Oct. 16, 2006 -- People used to the gritty-looking industrial shoreline along the Elizabeth River will be in for a surprise this month if they gaze up at the giant Lafarge cement silos in Money Point, a bend in the river nestled in the larger South Norfolk-Portlock neighborhood of Chesapeake, Va.
Floating majestically in the wind will be three enormous banners, or “yellow kites,” as Sanda Iliescu, one of their artist-creators, describes them. Iliescu, assistant professor of art and architecture at the University of Virginia, said that the kites will be large enough to hang the length of Lafarge’s towering silos and to be seen for miles.
The banners are the collaborative creation of Iliescu and her U.Va. colleague, assistant professor of architecture Phoebe Crisman. For the past two years Crisman, whose professional work combines architecture and urban planning, has collaborated with a task force to develop a sweeping revitalization plan for the heavily polluted Money Point area.
Spearheaded by the Elizabeth River Project, the plan calls for a host of environmental improvements in Money Point, which encompasses a dozen industrially owned parcels and a small residential neighborhood. Over the next 10 years, this revitalization effort will run concurrently with a $5.5 million cleanup of contaminated sediment at the bottom of the Elizabeth River.
For Crisman, the highly visible “kites” are a way of drawing attention to changes in the area that may be harder to see but are no less breathtaking.
“Historically so much has gone wrong in Money Point,” Crisman said. “The big question for us was how to imagine a future that’s much brighter for the environment in the area than the past has been.”
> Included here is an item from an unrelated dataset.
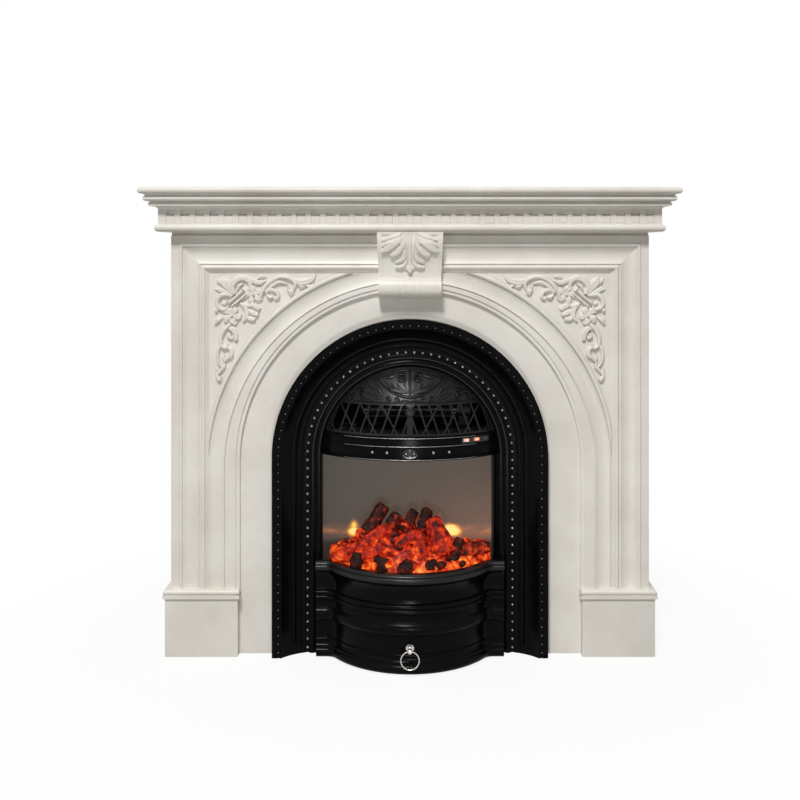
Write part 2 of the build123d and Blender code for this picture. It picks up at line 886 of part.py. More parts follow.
drawer_top = apron_bottom - drawer_gap
fascia = 12.0
drawer_profile = trace(
    (-bow_wall, drawer_foot),
    (-6, drawer_foot),
    ((0, drawer_foot + 11), (-6, drawer_foot + 22)),
    (-6, drawer_foot + 26),
    ((-11, drawer_foot + 31), (-fascia, drawer_foot + 41)),
    (-10, drawer_foot + 41),
    ((-8, drawer_foot + 44), (-10, drawer_foot + 47)),
    (-fascia, drawer_foot + 47),
    (-fascia, drawer_top - 7),
    (-8, drawer_top - 5),
    (-8, drawer_top),
    (-bow_wall, drawer_top),
)
drawer_web = slab(bow_end - end_web, bow_end, web_back, surround_face - bow_wall, drawer_foot, drawer_top)
save("drawer_front", bowed(drawer_profile) + drawer_web + mirror(drawer_web, Plane.YZ))

pan_plan = bow_outline(-bow_wall - seat, pan_half, pan_back)
pan_hollow = bow_outline(-bow_wall - seat - pan_sheet, pan_half - pan_sheet, pan_back + pan_sheet)
pan_top = pan_floor + pan_height
pan = plan(pan_plan, pan_floor, pan_top) - plan(pan_hollow, pan_floor + pan_sheet, pan_top + 1)
lip = slab(pan_half, pan_half + 10, pan_back, -16, pan_top - 2, pan_top)
save("ash_pan", pan + lip + mirror(lip, Plane.YZ))

runner_top = pan_top - 2 - seat
runner = slab(pan_half + 12, pan_half + 14, box_back + 8, -20, sheet, runner_top)
runner += slab(pan_half + 2, pan_half + 14, box_back + 8, -20, runner_top - 2, runner_top)
runner += slab(pan_half + 12, pan_half + 24, box_back + 8, -20, sheet, sheet + 2)
save("drawer_runners", runner, mirror(runner, Plane.YZ))

knob_ahead = reach - knob_radius
fascia_front = bow_front - fascia


def peg(radius, near, far, height):
    return Pos(0, y_of((near + far) / 2), height) * Rot(90, 0, 0) * Cylinder(radius, far - near)


knob = Pos(0, y_of(knob_ahead), knob_height) * Sphere(knob_radius)
knob += peg(3.4, fascia_front - 1.2, knob_ahead, knob_height)
knob += peg(10.0, fascia_front - 1.2, fascia_front + 2.5, knob_height)
knob += Pos(0, y_of(knob_ahead - 3), knob_height + knob_radius + 1) * Sphere(3.2)
knob -= Pos(0, y_of(knob_ahead), knob_height) * Rot(0, 90, 0) * Cylinder(knob_hole, 40)
knob -= plan(bow_outline(-fascia, bow_end, 0), 0, 200)
save("pull_knob", knob)

ring_height = knob_height - ring_radius
pull_ring = Pos(0, y_of(knob_ahead), ring_height) * Rot(90, 0, 0) * Torus(ring_radius, ring_wire)
save("pull_ring", pull_ring)


# Fire box: arched steel shell, back cover and deck

box_profile = trace(
    (box_radius, y_of(ring_back - sheet)),
    (box_radius + box_flange, y_of(ring_back - sheet)),
    (box_radius + box_flange, y_of(ring_back)),
    (box_radius - sheet, y_of(ring_back)),
    (box_radius - sheet, y_of(box_back)),
    (box_radius, y_of(box_back)),
)
box = archway(box_profile, surround_centre)
box += slab(-box_radius, box_radius, box_back, ring_back - 1, 0, sheet)
save("firebox_shell", box)

cover = prism(arch_outline(box_radius, surround_centre), box_back - sheet, box_back)
gland_x = 220.0
gland_z = 110.0
gland_spot = Pos(gland_x, y_of(box_back - 3), gland_z) * Rot(90, 0, 0)
cover -= gland_spot * Cylinder(8.2, 30)
save("rear_cover", cover)

gland = gland_spot * Cylinder(8.0, 14)
gland += Pos(gland_x, y_of(box_back - 5.5), gland_z) * Rot(90, 0, 0) * Cylinder(12, 6.4)
gland -= gland_spot * Cylinder(3.6, 60)
save("cable_gland", gland)

screw_head = Pos(0, y_of(box_back - sheet - 1.2), 0) * Rot(90, 0, 0) * Cylinder(3.2, 2.4)
screw_radius = box_radius - 12
screw_spots = [(x, z) for x in (-screw_radius, screw_radius) for z in (40.0, 200.0, 360.0, surround_centre)]
for t in (45, 90, 135):
    turn = math.radians(t)
    screw_spots.append((screw_radius * math.cos(turn), surround_centre + screw_radius * math.sin(turn)))
save("cover_screws", *[Pos(x, 0, z) * screw_head for x, z in screw_spots])

deck_bottom = deck_top - deck_sheet
shell_inside = box_radius - sheet - seat
deck = plan(bow_outline(-bow_wall - seat, mouth, ring_back - 10), deck_bottom, deck_top)
deck += slab(-shell_inside, shell_inside, box_back + seat, ring_back - sheet - seat, deck_bottom, deck_top)
save("fuel_deck", deck)

canopy_half = math.sqrt(shell_inside**2 - (rail_top + sheet - surround_centre) ** 2)
canopy = slab(-canopy_half, canopy_half, box_back + seat, ring_back - sheet - seat, rail_top, rail_top + sheet)
lattice_inside = math.sqrt((hood_radius - hood_wall) ** 2 - (rail_top + sheet - surround_centre) ** 2)
bow_disc = Pos(0, y_of(hood_centre)) * Circle(lattice_inside - seat)
front_half = math.sqrt(mouth**2 - (rail_top + sheet - surround_centre) ** 2) - 6
front_plan = bow_disc & Pos(0, y_of(40)) * Rectangle(2 * front_half, 140)
front_plan = front_plan & Pos(0, y_of(ring_back - 3 + 100)) * Rectangle(600, 200)
canopy += plan(front_plan, rail_top, rail_top + sheet)
save("canopy_plate", canopy)

screen_top = rail_top - seat
screen = slab(screen_left, screen_right, screen_back, screen_back + screen_sheet, deck_top, screen_top)
save("flame_screen", screen)

cheek_near = screen_back + screen_sheet
cheek_left = slab(-opening_half - cheek_sheet - 1, -opening_half - 1, cheek_near, ring_back, deck_top, screen_top)
cheek_right = slab(screen_right, screen_right + cheek_sheet, cheek_near, ring_back - 3, deck_top, screen_top)
save("side_cheeks", cheek_left, cheek_right)


# Glowing fuel: ember bed and logs

def bed_ring(inset, back, height):
    """A level outline of the ember bed, drawn in from the basket by `inset`."""
    half = screen_right - 4 - inset
    front = bow_front - bow_wall - 4 - inset
    side = surround_face - bow_wall - 4 - inset * 0.4
    corner = [(half, back), (half, side), (half * 0.85, side + 12), (half * 0.45, front - 18)]
    right = [(x, y_of(a)) for x, a in corner]
    left = [(-x, y) for x, y in right]
    return Plane.XY.offset(height) * trace(
        left[0],
        left[1],
        (left[2], left[3]),
        ((0, y_of(front)), right[3]),
        (right[2], right[1]),
        right[0],
    )


bed_back = screen_back + screen_sheet + 2
bed_edge = deck_top + 40.0
bed_top = deck_top + 60.0
bed_slope = 44.0
bed_rings = [
    bed_ring(0, bed_back, deck_top),
    bed_ring(2, bed_back, bed_edge),
    bed_ring(bed_slope, bed_back + 3, bed_top),
]
embers = loft(bed_rings, ruled=True)
mound_half = 138.0
mound_rise = 64.0
mound_rings = [
    Pos(-4, y_of(8), bed_top - 6) * Ellipse(mound_half, mound_half * 0.36),
    Pos(-2, y_of(2), bed_top + mound_rise / 2) * Ellipse(mound_half * 0.67, mound_half * 0.25),
    Pos(2, y_of(-8), bed_top + mound_rise) * Ellipse(mound_half * 0.32, mound_half * 0.13),
]
embers += loft(mound_rings, ruled=True)
save("ember_bed", embers)


bed_half = screen_right - 4
log_radius = 19.0
log_rise = 171.0


def log(low, middle, high, thickness):
    """A log leaning on the mound, placed in shares of the bed's half width, basket and log height."""
    points = [
        Vector(x * bed_half, y_of(a * bow_sagitta), deck_top + z * log_rise)
        for x, a, z in (low, middle, high)
    ]
    along = (points[-1] - points[0]).normalized()
    radii = [log_radius * share for share in (thickness * 0.8, thickness, thickness * 0.77)]
    rings = [Plane(origin=point, z_dir=along) * Circle(radius) for point, radius in zip(points, radii)]
    return loft(rings, ruled=True)


logs = {
    "log_left": log((-0.78, 0.08, 0.35), (-0.55, 0.05, 0.64), (-0.31, -0.06, 1.0), 1.0),
    "log_middle": log((-0.14, 0.40, 0.53), (-0.03, 0.15, 0.75), (0.05, -0.18, 0.99), 0.8),
    "log_right": log((0.60, 0.12, 0.36), (0.42, 0.04, 0.67), (0.20, -0.12, 0.99), 1.0),
}
for name, solid in logs.items():
    save(name, solid - embers)


# Flicker spindle with its motor and stand behind the screen

def rod(radius, x0, x1, ahead, height):
    return Pos((x0 + x1) / 2, y_of(ahead), height) * Rot(0, 90, 0) * Cylinder(radius, x1 - x0)


spindle = rod(spindle_radius, -spindle_half, spindle_half, spindle_depth, spindle_height)
foil_step = 2 * (spindle_half - 20) / foil_count
for i in range(foil_count):
    x = -spindle_half + 20 + foil_step * (i + 0.5)
    foil = Box(foil_step * 0.8, 0.6, foil_length)
    spindle += Pos(x, y_of(spindle_depth), spindle_height) * Rot(i * 40, 0, 0) * foil
save("flicker_spindle", spindle)

stand_plate = slab(
    spindle_half - 8,
    spindle_half - 6,
    spindle_depth - 12,
    spindle_depth + 12,
    deck_top,
    spindle_height + 14,
)
stand_plate += slab(
    spindle_half - 8,
    spindle_half + 10,
    spindle_depth - 12,
    spindle_depth + 12,
    deck_top,
    deck_top + 2,
)
stand_plate -= rod(spindle_radius + shaft_play, 0, 400, spindle_depth, spindle_height)
save("spindle_stands", stand_plate, mirror(stand_plate, Plane.YZ))

motor = rod(20, spindle_half + seat, spindle_half + 20, spindle_depth, spindle_height)
motor += slab(
    spindle_half + 2,
    spindle_half + 18,
    spindle_depth - 14,
    spindle_depth + 14,
    deck_top + 2,
    spindle_height,
)
save("spindle_motor", motor)

led_board = slab(-180, 180, -90, -66, deck_top + 4, deck_top + 6)
for x in (-160, 0, 160):
    led_board += slab(x - 4, x + 4, -84, -72, deck_top, deck_top + 4)
save("led_board", led_board)


# Warm-air blower over the canopy, behind the lattice

floor_z = rail_top + sheet
scroll_inner = wheel_radius + scroll_gap


def side_view(profile, x0, x1):
    face = Plane(origin=(x0, face_y, 0), x_dir=(0, -1, 0), z_dir=(-1, 0, 0)) * profile
    return extrude(face, amount=x0 - x1)


def scroll_outline(grow):
    """Round volute that runs out into a duct toward the front, as (ahead, height)."""
    radius = scroll_inner + grow
    duct = rectangle(wheel_depth, wheel_depth + 55, wheel_height - 8 - grow, wheel_height + scroll_inner + grow)
    return Pos(wheel_depth, wheel_height) * Circle(radius) + duct


scroll = side_view(scroll_outline(sheet), -wheel_half - 4, wheel_half + 4)
scroll -= side_view(scroll_outline(0), -wheel_half - 4 + sheet, wheel_half + 4 - sheet)
scroll -= slab(-wheel_half - 1, wheel_half + 1, wheel_depth + 50, wheel_depth + 60, wheel_height - 6, wheel_height + 3 * wheel_radius)
intake = slab(-wheel_half, wheel_half, wheel_depth - 60, wheel_depth - 12, wheel_height - 14, wheel_height + 14)
scroll -= intake
scroll -= rod(wheel_shaft + shaft_play, -300, 300, wheel_depth, wheel_height)
for x in (-wheel_half + 10, wheel_half - 30):
    foot = slab(x, x + 20, wheel_depth - 12, wheel_depth + 12, floor_z, wheel_height - scroll_inner - 1)
    scroll += foot - side_view(scroll_outline(0.5), -wheel_half - 4, wheel_half + 4)
save("blower_scroll", scroll)

wheel = rod(wheel_shaft, -wheel_half - 12, wheel_half + 14, wheel_depth, wheel_height)
for x in (-wheel_half + 2, wheel_half - 3.5):
    wheel += rod(wheel_radius, x, x + 1.5, wheel_depth, wheel_height)
blade = Pos(0, -wheel_radius + 4, 0) * Box(2 * wheel_half - 5, 6.0, 0.8)
for i in range(blade_count):
    turned = Rot(360 * i / blade_count, 0, 0) * blade
    wheel += Pos(0, y_of(wheel_depth), wheel_height) * turned
save("blower_wheel", wheel)

blower_motor = rod(22, wheel_half + 14 + seat, wheel_half + 52, wheel_depth, wheel_height)
blower_motor += slab(
    wheel_half + 20,
    wheel_half + 46,
    wheel_depth - 16,
    wheel_depth + 16,
    floor_z,
    wheel_height - 10,
)
save("blower_motor", blower_motor)

heater_low = wheel_height - 8
heater_high = wheel_height + scroll_inner
heater_near = wheel_depth + 55 + seat
heater = slab(-wheel_half, wheel_half, heater_near, heater_near + 16, heater_low, heater_high)
heater -= slab(-wheel_half + 4, wheel_half - 4, heater_near - 1, heater_near + 20, heater_low + 4, heater_high - 4)
for x in (-70, 0, 70):
    heater += slab(x - 1, x + 1, heater_near, heater_near + 16, heater_low + 2, heater_high - 2)
for x in (-wheel_half, wheel_half - 4):
    heater += slab(x, x + 4, heater_near, heater_near + 16, floor_z, heater_low + 1)
coil_rows = [heater_low + 4 + (heater_high - heater_low - 8) * (i + 0.5) / 4 for i in range(4)]
gaps = ((-wheel_half + 4, -71), (-69, -1), (1, 69), (71, wheel_half - 4))
coils = [rod(1.4, x0, x1, heater_near + 8, z) for z in coil_rows for x0, x1 in gaps]
save("heater_element", heater, *coils)

board_plate = slab(-210, -140, -110, -50, floor_z + 6, floor_z + 7.6)
for x in (-204, -146):
    for ahead in (-104, -56):
        board_plate += slab(x - 3, x + 3, ahead - 3, ahead + 3, floor_z, floor_z + 6)
save("control_board", board_plate)
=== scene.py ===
# %% [markdown]
# # A marble mantel with a black cast electric fire
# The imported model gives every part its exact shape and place. This lesson dresses it: a camera and light
# like a catalogue picture, one finish for each real material, and then the carving, beads, embers and logs
# that are too fine for the solid model.

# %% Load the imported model
import bmesh
import bpy
import json
import math
import random
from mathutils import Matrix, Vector, noise


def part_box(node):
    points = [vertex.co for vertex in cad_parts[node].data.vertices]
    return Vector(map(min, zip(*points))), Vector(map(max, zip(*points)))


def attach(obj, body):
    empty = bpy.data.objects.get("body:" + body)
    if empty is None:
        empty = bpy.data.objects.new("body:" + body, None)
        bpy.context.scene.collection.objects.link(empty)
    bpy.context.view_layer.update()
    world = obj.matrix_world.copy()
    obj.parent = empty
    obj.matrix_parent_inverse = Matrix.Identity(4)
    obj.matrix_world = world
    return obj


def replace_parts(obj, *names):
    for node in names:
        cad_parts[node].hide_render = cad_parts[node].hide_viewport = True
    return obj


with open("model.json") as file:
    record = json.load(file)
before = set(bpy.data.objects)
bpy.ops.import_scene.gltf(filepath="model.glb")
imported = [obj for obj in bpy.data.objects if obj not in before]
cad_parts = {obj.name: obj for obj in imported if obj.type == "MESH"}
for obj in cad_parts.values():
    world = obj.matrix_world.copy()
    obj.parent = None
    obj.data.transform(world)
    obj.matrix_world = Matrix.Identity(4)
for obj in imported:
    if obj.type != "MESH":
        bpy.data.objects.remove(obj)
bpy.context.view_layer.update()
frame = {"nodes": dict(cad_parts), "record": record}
nodes = frame["nodes"]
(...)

High atop the list of improvements will be cleaning the river bottom near Money Point. The sediment there contains some of the highest recorded concentrations of polycyclic aromatic hydrocarbons (PAHs), a known human carcinogen, in the Chesapeake Bay watershed. Decades ago two industrial accidents in Money Point spilled more than 150,000 gallons of creosote into the river.
Other changes called for in the revitalization plan include the creation of a 100-foot-wide buffer of vegetation designed to filter out chemicals from storm water running off Money Point into the river and the construction of a playground, sidewalks and other civic improvements in the small Money Point residential community. Approximately 100 people live in Money Point today, down from several thousand residents decades ago.
In designing the banners, Crisman and Iliescu were inspired by the shape and yellow hues of native wetland grasses. “Phoebe and I see this project as a metaphoric journey of rejuvenation,” Iliescu said. “One that starts at the water, climbs up to the sky, and then returns to the earth and the people in a transformed shape.”
Poetic as that may sound, hanging the 10-foot-wide banners will require a feat of engineering. Each banner will be suspended from steel beams mounted atop the Lafarge cement silos and will be able to swivel back and forth, thanks to a structural steel hanger system that Crisman and Iliescu designed. The banners are made of polyethylene and suspended from recycled steel pipes.
A team of 20 U.Va. students from the School of Architecture, the McIntire Department of Art and the English department created patchwork “tails,” made from recycled plastics, for the “kites.” The project was developed to honor the work of the Money Point Revitalization Task Force, composed of area residents, businesses, local government and state and federal officials. This effort has been supported by a grant from the Andrus Family Fund to U.Va.’s Institute for Environmental Negotiation.
Crisman, Iliescu, representatives from the Elizabeth River Project, Lafarge Chesapeake Terminal, community members and other businesses and government officials will be present at the Oct. 19 ceremony, when all three banners will be hoisted atop the silos.